Grey versus White Brain Tissue.
The saying ‘short of grey matter’ was often applied to someone who seemed to be of low intelligence. Amazingly, neuroscience has backed this idea since scientists have for the first time linked the amount of grey matter in the brain with the ability to do well in intelligence tests.
Without the insulation provided by a fatty, myelin sheath, the electrical activity and possibly the emission of electromagnetic radiation of one ‘naked’ neuron in the grey matter can interfere with the electrical activity of neighbouring neurons. Next week’s blog will outline the field and electromagnetic theories of consciousness which depend on both the Faraday Cage effects of cerebrospinal fluid and ‘pooling’ of brain waves of the neighbouring neurons in the grey matter. An analogy will be drawn again with the intersecting circular waves caused by the falling waves on the bioluminescent sea water I observed in Scotland. In contrast, the ‘clothed’ neuron axons of the white matter, which relay instructions from the brain to the body and sensory stimuli from the body to the brain, are electrically insulated from each other.

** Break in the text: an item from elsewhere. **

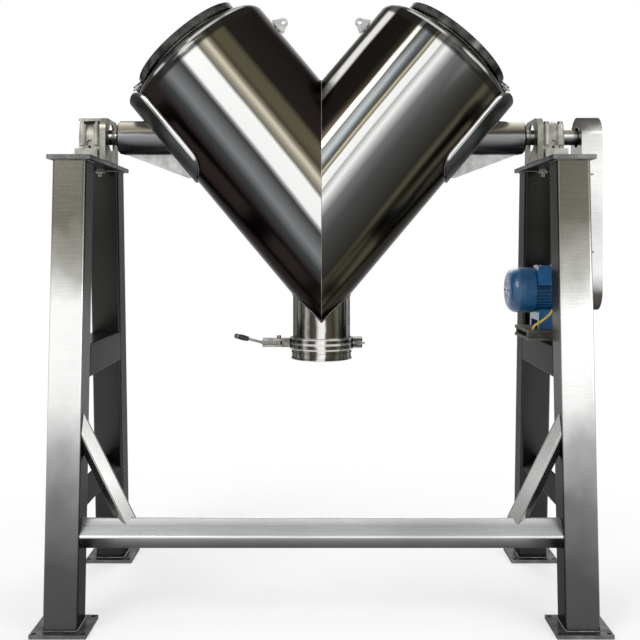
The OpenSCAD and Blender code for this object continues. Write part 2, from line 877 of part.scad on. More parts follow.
// Each belt lies in its grooves with a small gap all round
module drive_belts() {
    pitch = pulley_w / groove_count;
    inner_r = pulley_d / 2 - groove_h + 2 * seat_gap;
    outer_r = pulley_d / 2 + belt_proud;
    belt_w = groove_w * groove_floor_share - 2 * seat_gap;
    color([0.1, 0.1, 0.1]) for (i = [0:groove_count - 1])
        on_guard(pulley_x + pitch * (i + 0.5) - belt_w / 2) linear_extrude(belt_w) difference() {
            guard_outline(outer_r);
            guard_outline(inner_r);
        }
}

cowl_len = 85;
cowl_wall = 2.5;
body_x0 = motor_x + cowl_len;
body_len = 76;
body_x1 = body_x0 + body_len;
gear_w = 60;
gear_r = 64;
gear_boss_r = 44;
rail_top_z = rail_h + post_w / 2;
bracket_t = 10;
gear_foot_t = 14;
gear_web_w = 76;
gear_web_inset = 7;
bracket_out = 35;
bracket_rib_in = 20;
gear_axis_h = 124;
bracket_top_z = motor_h - gear_axis_h;
bracket_x0 = body_x0 - bracket_out;
bracket_depth = 210;

module motor_bracket() {
    len = frame_x + post_w / 2 - bracket_x0;
    color(dark_steel) translate([bracket_x0, -bracket_depth / 2, rail_top_z]) {
        cube([len, bracket_depth, bracket_t]);
        translate([0, 0, bracket_top_z - rail_top_z - bracket_t]) cube([len, bracket_depth, bracket_t]);
        for (y = [bracket_rib_in, bracket_depth - bracket_rib_in - bracket_t]) translate([0, y, 0])
            cube([len, bracket_t, bracket_top_z - rail_top_z]);
    }
}

module along_motor(x) {
    translate([x, 0, motor_h]) rotate([0, 90, 0]) children();
}

module gearbox() {
    color(blue) difference() {
        union() {
            along_motor(body_x1) cylinder(r = gear_r, h = gear_w);
            along_motor(body_x1 + gear_w) cylinder(r = gear_boss_r, h = guard_x - body_x1 - gear_w);
            translate([body_x1, -gear_r, bracket_top_z]) cube([frame_in_x + post_w - body_x1, 2 * gear_r, gear_foot_t]);
            translate([body_x1 + gear_web_inset, -gear_web_w / 2, bracket_top_z])
                cube([gear_w - 2 * gear_web_inset, gear_web_w, gear_axis_h]);
        }
        along_motor(body_x1 + gear_w / 2) cylinder(d = gear_shaft_d + 2 * run_fit, h = guard_x);
    }
}

module gearbox_shaft() {
    x0 = body_x1 + gear_w / 2 + seat_gap;
    color(steel) along_motor(x0) cylinder(d = gear_shaft_d, h = drive_out_x - x0);
}

fin_count = 40;
fin_h = 9;
fin_t = 3;
end_ring_t = 8;
motor_foot_len = 52;
motor_foot_gap = 90;
fan_shaft_d = 16;
fan_shaft_in = 30;

core_r = motor_d / 2 - fin_h;
box_saddle_r = motor_d / 2 + over;

module motor_body() {
    color(blue) {
        along_motor(body_x0) difference() {
            cylinder(r = core_r, h = body_len);
            translate([0, 0, -over]) cylinder(d = fan_shaft_d + 2 * run_fit, h = fan_shaft_in + over);
        }
        along_motor(body_x1 - end_ring_t) cylinder(r = motor_d / 2, h = end_ring_t);
        along_motor(body_x0) for (i = [0:fin_count - 1]) rotate(360 * i / fin_count)
            translate([core_r - over, -fin_t / 2, 0]) cube([fin_h, fin_t, body_len]);
        intersection() {
            along_motor(body_x0 + fin_t) cylinder(r = box_saddle_r, h = box_len);
            terminal_box_block();
        }
        difference() {
            translate([body_x0 + end_ring_t, -gear_r, bracket_top_z])
                cube([motor_foot_len, 2 * gear_r, gear_axis_h / 2]);
            along_motor(motor_x) cylinder(r = core_r, h = guard_x);
            translate([motor_x, -motor_foot_gap / 2, bracket_top_z - over])
                cube([guard_x, motor_foot_gap, 2 * gear_foot_t]);
        }
    }
}

// Rounded cowl over the fan, open in slots at its end
vent_count = 8;
vent_w = 5;
vent_len = 24;
vent_in = 15;
cowl_bend = 34;

module motor_fan_cowl() {
    r = cowl_d / 2;
    bend = cowl_bend;
    steps = 6;
    color(blue) translate([motor_x, 0, motor_h]) rotate([0, 90, 0]) difference() {
        rotate_extrude() polygon(concat(
            [for (i = [0:steps]) let (a = 90 * i / steps) [r - bend + bend * sin(a), bend - bend * cos(a)]],
            [[r, cowl_len], [r - cowl_wall, cowl_len]],
            [for (i = [0:steps]) let (a = 90 - 90 * i / steps)
                [r - bend + (bend - cowl_wall) * sin(a), bend - (bend - cowl_wall) * cos(a)]],
            [[0, cowl_wall], [0, 0]]));
        for (i = [0:vent_count - 1]) rotate(360 * i / vent_count) translate([vent_in, -vent_w / 2, -over])
            cube([vent_len, vent_w, cowl_wall + 2 * over]);
    }
}

fan_r = 52;
fan_blades = 6;
fan_hub_r = 14;
fan_blade_t = 3;
fan_blade_l = 30;
fan_in = 22;

module motor_fan() {
    x0 = motor_x + fan_in;
    color("black") along_motor(x0) {
        cylinder(r = fan_hub_r, h = body_x0 - x0 - seat_gap);
        cylinder(d = fan_shaft_d, h = body_x0 - x0 + fan_shaft_in - seat_gap);
        for (i = [0:fan_blades - 1]) rotate(360 * i / fan_blades)
            translate([fan_hub_r - over, -fan_blade_t / 2, 0]) cube([fan_r - fan_hub_r, fan_blade_t, fan_blade_l]);
    }
}

box_len = 62;
box_w = 74;
box_front = 84;
box_h = 64;
box_top = 82;

module terminal_box_block() {
    translate([body_x0 + fin_t, -box_front, motor_h + box_top - box_h]) cube([box_len, box_w, box_h]);
}

module terminal_box() {
    color(blue) difference() {
        terminal_box_block();
        along_motor(motor_x) cylinder(r = box_saddle_r, h = guard_x);
    }
}

// Yellow cable from the motor down to the bracket
cable_d = 8;
cable_route = [[750, -78, 1011.7], [750, -78, 1004], [750, -82, 984], [751, -89, 958], [748, -92, 938],
    [738, -92, 922], [724, -92, 908], [708, -92, 896], [694, -92, 888], [685, -92, 881], [682, -92, 874],
    [682, -92, 870.3]];

module cable_tube(route, d, sides = 12) {
    n = len(route);
    dir = function(i) let (a = route[max(i - 1, 0)], b = route[min(i + 1, n - 1)]) (b - a) / norm(b - a);
    side = [1, 0, 0];
    pts = [for (i = [0:n - 1], k = [0:sides - 1])
        let (t = dir(i), u = cross(t, side) / norm(cross(t, side)), v = cross(t, u), a = 360 * k / sides)
        route[i] + d / 2 * (cos(a) * u + sin(a) * v)];
    faces = concat(
        [[for (k = [0:sides - 1]) k]],
        [for (i = [0:n - 2], k = [0:sides - 1]) let (p = i * sides + k, q = i * sides + (k + 1) % sides)
            [p, p + sides, q + sides, q]],
        [[for (k = [sides - 1:-1:0]) (n - 1) * sides + k]]);
    polyhedron(pts, faces);
}

module motor_cable() {
    color("gold") cable_tube(cable_route, cable_d);
}

// Feet that carry the guard's back plate from the post and the top plate
guard_foot_w = 40;

module guard_brackets() {
    color(steel) for (s = [-1, 1])
        translate([frame_x + top_w / 2, s * guard_r / 2 - guard_foot_w / 4, post_top_z])
            cube([guard_x - frame_x - top_w / 2, guard_foot_w / 2, top_t]);
}

left_leg_shell();
right_leg_shell();
outlet_tube();
left_cover();
right_cover();
left_cover_gasket();
right_cover_gasket();
left_cover_band();
right_cover_band();
band_screws();
left_cover_wing_nut();
right_cover_wing_nut();
outlet_wing_nut();
outlet_gasket();
outlet_cap();
outlet_band();
clamp_block();
clamp_lever();
lifting_lugs();
left_saddle_pad();
right_saddle_pad();
trunnion_sleeves();
trunnion_gussets();
left_stub_shaft();
right_drive_shaft();
left_front_post();
left_rear_post();
right_front_post();
right_rear_post();
top_plates();
upper_side_rails();
lower_side_rails();
stretcher();
stretcher_braces();
foot_plates();
bearing_bases();
bearing_caps();
bearing_outer_rings();
bearing_rollers();
bearing_inner_rings();
bearing_bolts();
cap_bolts();
left_shaft_shield();
right_shaft_shield();
guard_back();
guard_cover();
guard_screws();
shaft_pulley();
motor_pulley();
drive_belts();
motor_bracket();
gearbox();
gearbox_shaft();
motor_body();
motor_fan_cowl();
motor_fan();
terminal_box();
motor_cable();
guard_brackets();
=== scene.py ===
"""Looks of a V-blender: mirror-polished twin drums on a welded stand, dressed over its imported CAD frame."""

import logging
import math
from dataclasses import dataclass
from enum import Enum, IntEnum
from typing import Callable, Iterable, Protocol, Sequence

import bpy
import bmesh
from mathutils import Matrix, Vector


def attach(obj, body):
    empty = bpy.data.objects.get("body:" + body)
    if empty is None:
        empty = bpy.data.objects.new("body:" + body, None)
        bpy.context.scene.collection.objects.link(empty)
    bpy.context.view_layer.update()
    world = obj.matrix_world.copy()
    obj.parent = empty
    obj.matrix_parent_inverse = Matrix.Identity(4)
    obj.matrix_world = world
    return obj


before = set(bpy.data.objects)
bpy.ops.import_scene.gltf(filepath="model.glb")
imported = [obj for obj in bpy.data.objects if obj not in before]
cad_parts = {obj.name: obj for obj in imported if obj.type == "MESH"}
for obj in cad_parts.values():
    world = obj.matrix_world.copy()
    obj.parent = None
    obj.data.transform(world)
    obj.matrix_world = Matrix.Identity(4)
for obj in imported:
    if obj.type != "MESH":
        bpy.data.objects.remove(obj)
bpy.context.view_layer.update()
log = logging.getLogger("v_blender")

Colour = tuple[float, float, float]
Point = tuple[float, float, float]
Stops = tuple[tuple[float, Colour], ...]
Path = tuple[Sequence[Point], bool]

# Driving sizes of the part, in metres, which place what is added to the frame.
SHAFT_H = 1.500
MITRE_H = 1.278
LEG_R = 0.265
LEG_LEN = 0.612
TILT = math.radians(40)
COVER_R = 0.182
PAD_R = 0.273
PAD_AT = 0.490
PAD_SIDE = 0.330
PAD_CORNER = 0.060
SLEEVE_R = 0.055
OUTLET_R = 0.095
FRAME_X = 0.766
POST_W = 0.102
POST_LEAN = math.radians(4.2)
POST_TOP = 1.404
POST_GAP = 0.334
FOOT_T = 0.012
BEARING_X = 0.757
STRETCHER_H = 0.280
STRETCHER_HALF = 0.045
LEVER_PIVOT = (-0.1413, 0.0, 0.8195)
LEVER_RISE = math.radians(14)
MOTOR_H = 0.994


def grey(value: float) -> Colour:
    """Colour with equal parts."""
    return value, value, value


class Side(IntEnum):
    """Side of the part, as the sign of X there."""

    LEFT = -1
    RIGHT = 1


class Body(Enum):
    """Rigid bodies of the frame that carry added pieces."""

    STAND = "stand"
    VESSEL = "vessel"
    LEVER = "lever"


class Grain(Enum):
    """Direction in which a brushed face carries its grain."""

    LEVEL = "level"
    UPRIGHT = "upright"


# Shader maths


class Sock:
    """A socket that takes Python arithmetic and adds the Math nodes for it."""

    def __init__(self, tree: "Tree", socket: bpy.types.NodeSocket) -> None:
        """Wraps an output socket of a tree."""
        self.tree = tree
        self.socket = socket

    def _math(self, operation: str, *values: "Sock | float") -> "Sock":
        """Adds one Math node with these values in its sockets, in order."""
        return self.tree.node("ShaderNodeMath", {"operation": operation}, dict(enumerate(values)))

    def __add__(self, other: "Sock | float") -> "Sock":
        """Adds."""
        return self._math("ADD", self, other)

    __radd__ = __add__

    def __sub__(self, other: "Sock | float") -> "Sock":
        """Subtracts."""
        return self._math("SUBTRACT", self, other)

    def __rsub__(self, other: "Sock | float") -> "Sock":
        """Subtracts this from another value."""
        return self._math("SUBTRACT", other, self)

    def __mul__(self, other: "Sock | float") -> "Sock":
        """Multiplies."""
        return self._math("MULTIPLY", self, other)

    __rmul__ = __mul__

    def __truediv__(self, other: "Sock | float") -> "Sock":
        """Divides."""
        return self._math("DIVIDE", self, other)

    def absolute(self) -> "Sock":
        """Size without sign."""
        return self._math("ABSOLUTE", self)

    def root(self) -> "Sock":
        """Square root."""
        return self._math("SQRT", self)

    def most(self, other: "Sock | float") -> "Sock":
        """The larger of two values."""
        return self._math("MAXIMUM", self, other)

    def step(self, low: float, high: float) -> "Sock":
        """Smooth step from 0 at the low value to 1 at the high one."""
        values = {"Value": self, "From Min": low, "From Max": high}
        return self.tree.node("ShaderNodeMapRange", {"interpolation_type": "SMOOTHSTEP"}, values)

    def band(self, middle: float, half: float, soft: float) -> "Sock":
        """1 within half a width of the middle, and down to 0 over the soft edge outside it."""
        return 1 - (self - middle).absolute().step(half, half + soft)


class Tree:
    """A node tree under construction, of a material, of the world or of Geometry Nodes."""

    def __init__(self, tree: bpy.types.NodeTree) -> None:
        """Takes over a tree of Blender's."""
        self.nodes = tree.nodes
        self.links = tree.links

    def node(self, kind: str, settings: dict | None = None, values: dict | None = None,
             output: str | int = 0) -> Sock:
        """Adds any node.

        Args:
            kind: Blender's type name of the node.
            settings: Settings made before its sockets are filled.
            values: Value or link for each socket, by name or number.
            output: Name or number of the output that is returned.

        Returns:
            The chosen output.
        """
        node = self.nodes.new(kind)
        for key, value in (settings or {}).items():
            setattr(node, key, value)
        for key, value in (values or {}).items():
            self.feed(node.inputs[key], value)
        return Sock(self, node.outputs[output])

    def feed(self, target: bpy.types.NodeSocket, value: Sock | tuple | float | None) -> None:
        """Links or sets one input.

        Args:
            target: The input.
            value: What goes in. A colour gets full alpha, and None leaves the input as it is.
        """
        if isinstance(value, Sock):
            self.links.new(value.socket, target)
        elif isinstance(value, tuple) and target.type == "RGBA":
            target.default_value = (*value[:3], 1.0)
        elif value is not None:
            target.default_value = value

    def seen(self) -> Sock:
        """1 on rays by which the camera sees a surface, also in a mirror or through glass."""
        direct, mirrored, through = (self.node("ShaderNodeLightPath", output=f"Is {ray} Ray")
                                     for ray in ("Camera", "Glossy", "Transmission"))
        return direct.most(mirrored).most(through)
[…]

Brainwaves and Electromagnetic Radiation.
The electroencephalograph (EEG) is a familiar piece of research lab and hospital equipment that records the electrical activity by receiving the microvolts of electrical signals that leak out of the brain’s liquid ‘Faraday Cage’. Like radio waves, brain waves are waves of energy in the form of electromagnetic radiation that travel at the speed of light.
The electrical signals created by single neurons can be up to around 80 millivolts. Considering the amount of material—other brain tissue, your skull, skin and hair—between your brain and the electrodes, the signals received by the recording electrodes on the scalp have diminished to around 5 microvolts (one millivolt equals a thousand microvolts). The diagram below shows the four main types of brain waves. Recently, a fifth type of brain waves, the gamma waves, has been discovered which seems to be associated with the higher states of consciousness such as those generated by deep meditation. Gamma waves also seem to be associated with the generation of consciousness.

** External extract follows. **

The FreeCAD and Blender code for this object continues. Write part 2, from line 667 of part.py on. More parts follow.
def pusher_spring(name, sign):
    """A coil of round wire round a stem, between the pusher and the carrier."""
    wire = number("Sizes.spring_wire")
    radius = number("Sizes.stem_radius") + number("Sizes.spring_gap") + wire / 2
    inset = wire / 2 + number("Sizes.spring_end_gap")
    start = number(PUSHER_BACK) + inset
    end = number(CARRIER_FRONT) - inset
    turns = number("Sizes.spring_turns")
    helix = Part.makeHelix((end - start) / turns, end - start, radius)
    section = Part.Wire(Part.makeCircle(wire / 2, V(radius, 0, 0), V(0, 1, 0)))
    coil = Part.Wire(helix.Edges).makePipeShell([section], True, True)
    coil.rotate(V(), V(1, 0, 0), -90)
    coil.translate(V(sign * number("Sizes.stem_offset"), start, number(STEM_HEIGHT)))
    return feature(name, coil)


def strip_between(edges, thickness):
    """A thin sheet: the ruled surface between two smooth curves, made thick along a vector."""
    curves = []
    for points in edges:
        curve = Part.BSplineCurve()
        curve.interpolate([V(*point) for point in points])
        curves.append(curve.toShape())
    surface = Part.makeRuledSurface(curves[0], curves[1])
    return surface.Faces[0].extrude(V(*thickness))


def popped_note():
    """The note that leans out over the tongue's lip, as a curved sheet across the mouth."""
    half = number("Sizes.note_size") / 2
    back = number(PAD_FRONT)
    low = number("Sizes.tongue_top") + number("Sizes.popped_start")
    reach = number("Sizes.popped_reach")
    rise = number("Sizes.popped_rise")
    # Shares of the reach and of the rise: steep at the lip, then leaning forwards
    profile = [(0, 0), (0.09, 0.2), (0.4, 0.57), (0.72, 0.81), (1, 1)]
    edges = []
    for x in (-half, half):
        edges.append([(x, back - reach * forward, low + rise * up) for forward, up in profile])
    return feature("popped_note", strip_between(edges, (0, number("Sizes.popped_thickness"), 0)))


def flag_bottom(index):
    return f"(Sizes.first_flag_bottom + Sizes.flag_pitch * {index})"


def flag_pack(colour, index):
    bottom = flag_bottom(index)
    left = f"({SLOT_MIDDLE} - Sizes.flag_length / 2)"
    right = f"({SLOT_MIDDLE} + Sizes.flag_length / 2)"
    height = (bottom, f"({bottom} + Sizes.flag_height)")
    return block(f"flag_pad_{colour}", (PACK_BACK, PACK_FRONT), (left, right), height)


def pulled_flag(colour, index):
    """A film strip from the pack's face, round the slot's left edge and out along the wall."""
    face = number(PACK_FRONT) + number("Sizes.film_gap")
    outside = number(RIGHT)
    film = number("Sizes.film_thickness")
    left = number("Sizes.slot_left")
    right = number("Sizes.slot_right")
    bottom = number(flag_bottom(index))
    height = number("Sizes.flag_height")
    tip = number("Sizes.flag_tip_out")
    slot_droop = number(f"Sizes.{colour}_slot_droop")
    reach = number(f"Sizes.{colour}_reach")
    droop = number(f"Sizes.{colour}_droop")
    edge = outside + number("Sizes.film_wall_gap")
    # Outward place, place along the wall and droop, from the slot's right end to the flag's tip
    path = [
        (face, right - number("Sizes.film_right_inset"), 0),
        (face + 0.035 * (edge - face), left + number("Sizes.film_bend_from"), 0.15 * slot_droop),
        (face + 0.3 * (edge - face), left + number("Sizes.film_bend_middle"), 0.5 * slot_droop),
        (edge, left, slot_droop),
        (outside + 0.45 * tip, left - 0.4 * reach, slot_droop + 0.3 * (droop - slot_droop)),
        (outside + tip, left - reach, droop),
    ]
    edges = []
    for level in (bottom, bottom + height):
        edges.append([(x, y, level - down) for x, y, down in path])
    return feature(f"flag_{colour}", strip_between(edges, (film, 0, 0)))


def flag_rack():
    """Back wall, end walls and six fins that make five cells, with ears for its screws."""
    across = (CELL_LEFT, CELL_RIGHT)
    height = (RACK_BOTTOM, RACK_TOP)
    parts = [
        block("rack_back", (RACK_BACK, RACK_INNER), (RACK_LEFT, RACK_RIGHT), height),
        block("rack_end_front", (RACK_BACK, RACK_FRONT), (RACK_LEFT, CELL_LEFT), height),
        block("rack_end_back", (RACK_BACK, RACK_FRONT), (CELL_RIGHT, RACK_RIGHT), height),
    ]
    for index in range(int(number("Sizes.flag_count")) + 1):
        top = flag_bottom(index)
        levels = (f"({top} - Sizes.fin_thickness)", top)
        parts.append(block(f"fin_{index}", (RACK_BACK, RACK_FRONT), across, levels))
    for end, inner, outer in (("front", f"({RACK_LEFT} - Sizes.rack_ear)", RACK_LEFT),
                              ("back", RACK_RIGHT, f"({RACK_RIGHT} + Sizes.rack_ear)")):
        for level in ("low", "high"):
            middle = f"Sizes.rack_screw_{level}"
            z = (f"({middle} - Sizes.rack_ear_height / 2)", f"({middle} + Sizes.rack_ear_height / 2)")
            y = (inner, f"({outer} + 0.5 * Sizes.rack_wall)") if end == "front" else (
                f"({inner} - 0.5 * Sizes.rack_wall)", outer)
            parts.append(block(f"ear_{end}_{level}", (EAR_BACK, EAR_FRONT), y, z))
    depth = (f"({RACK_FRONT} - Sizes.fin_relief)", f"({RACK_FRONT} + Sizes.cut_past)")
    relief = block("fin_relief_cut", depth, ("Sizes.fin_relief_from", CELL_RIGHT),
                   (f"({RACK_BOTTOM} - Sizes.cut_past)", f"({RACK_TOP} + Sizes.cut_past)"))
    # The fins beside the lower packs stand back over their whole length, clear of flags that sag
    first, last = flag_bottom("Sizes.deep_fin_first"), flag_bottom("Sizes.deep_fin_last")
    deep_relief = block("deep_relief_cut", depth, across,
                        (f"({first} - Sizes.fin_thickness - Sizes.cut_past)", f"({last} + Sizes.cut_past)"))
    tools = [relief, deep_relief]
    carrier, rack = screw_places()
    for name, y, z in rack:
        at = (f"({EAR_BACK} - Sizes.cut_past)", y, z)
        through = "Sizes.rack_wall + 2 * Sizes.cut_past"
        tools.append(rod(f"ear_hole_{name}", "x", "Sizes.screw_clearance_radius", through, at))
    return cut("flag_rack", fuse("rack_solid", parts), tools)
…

Do these EEG traces record consciousness directly? The probably answer is no – they are more likely to present electrical activity which generates consciousness. An analogy might be the electrical fields that surround a router are not the Internet signal that the device routes for your mobile or laptop computer. Brain waves are recorded from brain regions such as the cerebellum that are not involved in the generation of consciousness.
The human body has many unexpected (hidden) parallels with electrical equipment. The blogs in the coming weeks will include simulations will illustrate the important physical principle that accelerating and decelerating charge particles emit electromagnetic radiation. The oscillation of electrons in the transmitter tower of a radio station creates electromagnetic waves that are incepted by the aerial of your radio set. The received waves cause the electrons in the aerial to mimic the original electron ‘dance’ in the transmitter. These electrical fluctuations are then flow through the circuitry of the radio and cause the diaphragm of the loudspeaker to oscillate in and out creating the sound we hear as speech or music. Our simulations will demonstrate how the movement of negative and positively charged particles into and out of the neuron produce the electromagnetic waves received by the EEG electrodes. The paranormal phenomena reviewed in the future blogs on this website suggest the electromagnetic radiation transmitted by our brains might indeed function as a mechanism of data transfer.